J.E. : J’ai expliqué aux plus jeunes l’intérêt d’aller à l’école et aux plus grands qu’ils pouvaient gagner leur vie décemment en travaillant. Après, il me fallait trouver des marchés pour conforter mon discours et le partenariat avec l’Hôtel de ville m’y a beaucoup aidée. Aujourd’hui il y en a qui s’en sortent bien : certains ont décroché le diplôme d’État (bac), d’autres arrivent à louer un logement, à créer une famille, etc. Je suis très fière de ces résultats.

AEM : Combien de jeunes sont-ils passés par votre association ?

J.E. : Plusieurs centaines…

AEM : Plusieurs explications sont avancées pour expliquer le rejet de ces enfants par leur famille : la sorcellerie, la crise économique…

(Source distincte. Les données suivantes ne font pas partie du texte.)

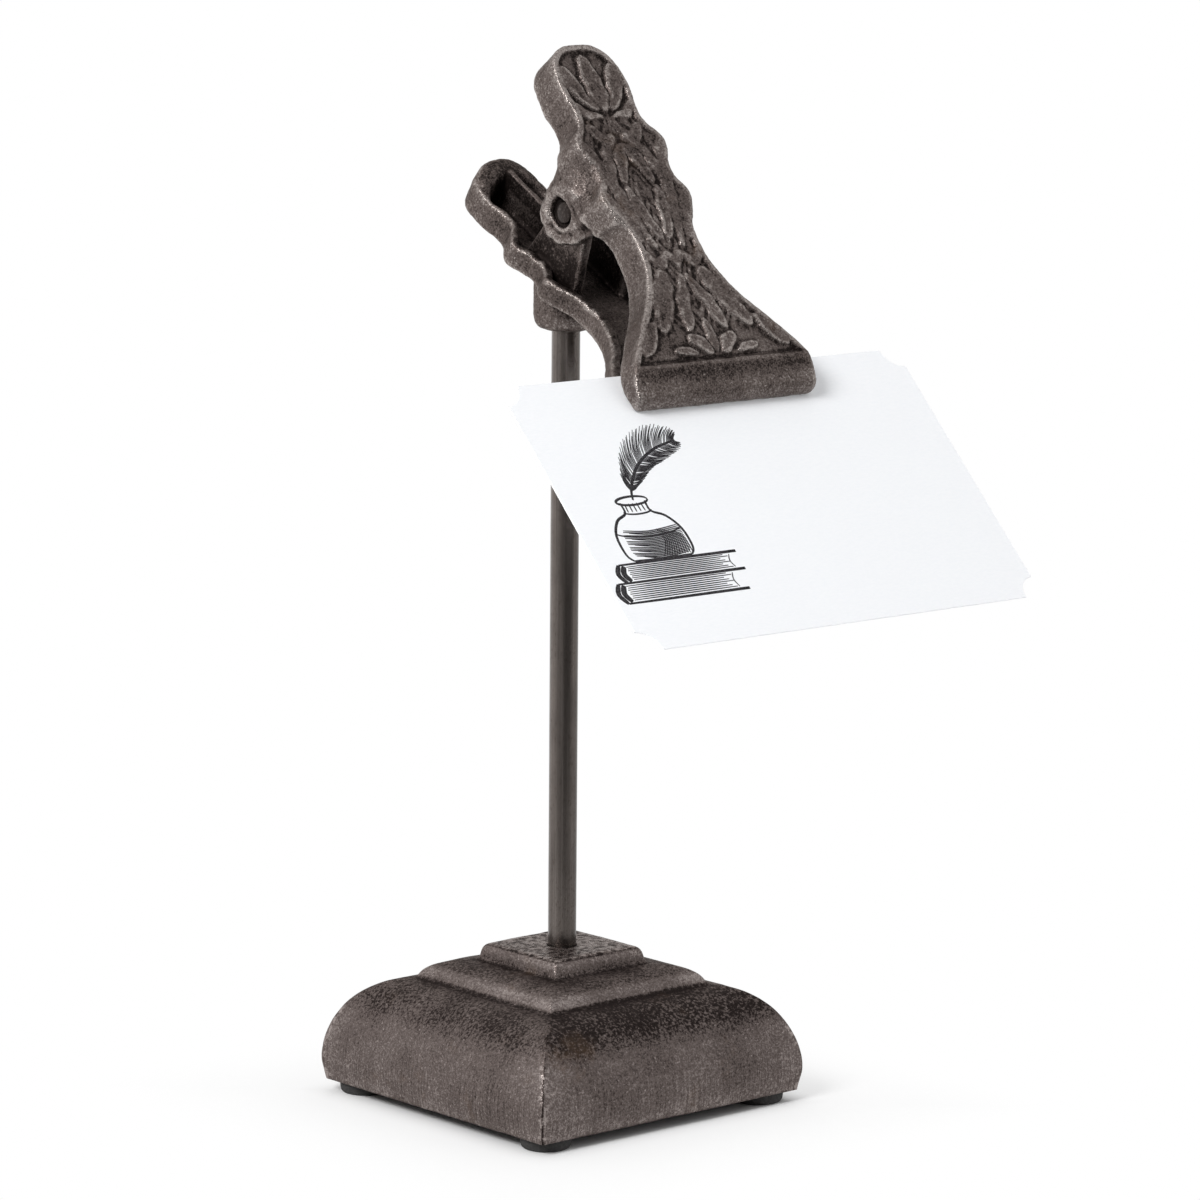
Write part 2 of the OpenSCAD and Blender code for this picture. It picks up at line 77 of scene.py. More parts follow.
# Unevenness of the castings: (grain, height) of layers of noise, and waves in a leaf's walls
BASE_GRIT = [(9.0, 0.16), (2.6, 0.05)]
WALL_WAVE, END_WAVE = 0.28, 0.5
LEAF_GRIT = [(6.0, 0.14), (2.1, 0.1), (0.9, 0.06)]
EAR_LUMPS = [(4.4, 1.2), (2.1, 0.35)]

# Ears and pin: a pivot's place in each leaf's side view; an ear's inner and outer face, radius and foot
PIVOT = (0.0, -13.44, 222.52)
FRONT_PIVOT, BACK_PIVOT = (60.79, -15.48), (59.44, -22.10)
PIN_R, RIVET_R, RIVET_H = 2.0, 3.2, 0.9
BACK_EAR = (6.3, 9.3, 5.5, 11.0)
FRONT_EAR = (9.65, 13.45, 7.2, 12.0)
RECESS_D, RIB_CLEAR, KNUCKLE_H = 1.3, 9.0, 1.2
BULGE_AT, BULGE_R = (8.0, 2.2, 5.0), (7.0, 7.6, 7.2)
BOSS_R, BOSS_LOW, BOSS_ROUND, SOCKET_TOP = 7.9, 192.15, 2.0, 203.25

# Spring
WIRE_R, COIL_R, COIL_TURNS, COIL_PITCH = 0.65, 3.5, 4, 1.9
SPRING_REACH, SPRING_SEAT, FOOT_RUN = 83.0, 0.3, 2.2

# Card, with the corner where the drawing starts
CARD_W, CARD_H, CARD_T, CARD_IN, NOTCH_R = 127.0, 75.0, 0.4, 11.0, 5.4
CARD_EDGE, DRAWING_AT, INK_LIFT, INK_LAYER = 0.05, (-43.5, -51.0), 0.012, 0.00004


# Camera

def add_camera():
    """Camera solved from the base's corners, the upright post and the card's corners."""
    azimuth, elevation, roll = math.radians(-41.2), math.radians(9.38), math.radians(0.43)
    distance, aside, height = 1328.0, 8.8, 125.4
    back = Vector((math.sin(azimuth) * math.cos(elevation), -math.cos(azimuth) * math.cos(elevation),
                   math.sin(elevation)))
    right = Vector((math.cos(azimuth), math.sin(azimuth), 0))
    up = back.cross(right)
    turned_right = right * math.cos(roll) + up * math.sin(roll)
    turned_up = up * math.cos(roll) - right * math.sin(roll)
    data = bpy.data.cameras.new("camera")
    data.sensor_width = 36
    data.lens = 162
    data.clip_start = 0.05
    data.clip_end = 30
    camera = bpy.data.objects.new("camera", data)
    scene.collection.objects.link(camera)
    place = (right * aside + Vector((0, 0, height)) + back * distance) * MM
    turn = Matrix((turned_right, turned_up, back)).transposed().to_4x4()
    camera.matrix_world = Matrix.Translation(place) @ turn
    scene.camera = camera


# Node trees

class Nodes:
    """A node tree with short calls for the nodes used here."""

    def __init__(self, tree, output, coordinates):
        self.tree = tree
        tree.nodes.clear()
        self.out = tree.nodes.new(output)
        self.where = tree.nodes.new("ShaderNodeTexCoord").outputs[coordinates]

    def put(self, socket, value):
        if isinstance(value, bpy.types.NodeSocket):
            self.tree.links.new(value, socket)
        else:
            socket.default_value = value

    def node(self, kind, settings=None, **inputs):
        made = self.tree.nodes.new(kind)
        for key, value in (settings or {}).items():
            setattr(made, key, value)
        for key, value in inputs.items():
            self.put(made.inputs[key.replace("_", " ")], value)
        return made

    def noise(self, scale, detail=3.0, roughness=0.5, where=None):
        """Noise whose grain is 1/scale metres."""
        return self.node("ShaderNodeTexNoise", Vector=where or self.where, Scale=scale,
                         Detail=detail, Roughness=roughness).outputs["Fac"]

    def stretched(self, x, y, z):
        """The object's coordinates with each axis scaled."""
        return self.node("ShaderNodeMapping", Vector=self.where, Scale=(x, y, z)).outputs["Vector"]

    def parts(self, vector):
        return self.node("ShaderNodeSeparateXYZ", Vector=vector).outputs

    def normal(self):
        return self.parts(self.node("ShaderNodeNewGeometry").outputs["Normal"])

    def towards(self, direction):
        """How far the coordinates lie in a direction."""
        made = self.node("ShaderNodeVectorMath", {"operation": "DOT_PRODUCT"}, Vector=self.where)
        self.put(made.inputs[1], direction)
        return made.outputs["Value"]

    def ramp(self, value, low, high, out_low=0.0, out_high=1.0, shape="SMOOTHSTEP"):
        """From out_low where the value is low to out_high where it is high."""
        made = self.node("ShaderNodeMapRange", {"interpolation_type": shape})
        for key, number in (("Value", value), ("From Min", low), ("From Max", high),
                            ("To Min", out_low), ("To Max", out_high)):
            self.put(made.inputs[key], number)
        return made.outputs["Result"]

    def band(self, level, low, full, end, high, tone=1.0):
        """The tone between the heights full and end, fading out to low and high."""
        rising = self.ramp(level, low * MM, full * MM)
        return self.product(rising, self.ramp(level, high * MM, end * MM, 0, tone))

    def math(self, kind, a, b=0.0):
        made = self.node("ShaderNodeMath", {"operation": kind})
        self.put(made.inputs[0], a)
        self.put(made.inputs[1], b)
        return made.outputs[0]

    def chain(self, kind, values):
        return reduce(lambda a, b: self.math(kind, a, b), values)

    def total(self, *values):
        return self.chain("ADD", values)

    def product(self, *values):
        return self.chain("MULTIPLY", values)

    def largest(self, *values):
        return self.chain("MAXIMUM", values)

    def size(self, value):
        return self.math("ABSOLUTE", value)

    def finish(self, shader):
        self.tree.links.new(shader, self.out.inputs["Surface"])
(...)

J.E. : (catégorique) C’est la crise économique.

AEM : Et ce fléau est en régression ou tendrait plutôt à s’aggraver ?

J.E. : Non, la situation empire et parfois je me demande si les autorités ont conscience de la bombe à retardement que cela représente. Quand je vois le nombre croissant des jeunes de 16, 17, 18 ans qui se retrouvent à la rue, je me dis qu’il faut faire quelque chose, les aider… C’est cette parole que je suis venue porter au « Congrès international de la femme noire » à Paris auquel j’ai participé grâce au gouverneur de la ville de Kinshasa, André Kimbuta, qui a pris en charge les frais de mon voyage. L’échange d’expériences avec d’autres participants a été enrichissant et je prospecte aussi pour établir des partenariats qui permettraient de consolider ce que nous faisons déjà à Kinshasa.

AEM : Peut-on être, malgré tout, être optimiste ?

J.E. : Je suis optimiste, un jour ça ira dans mon pays.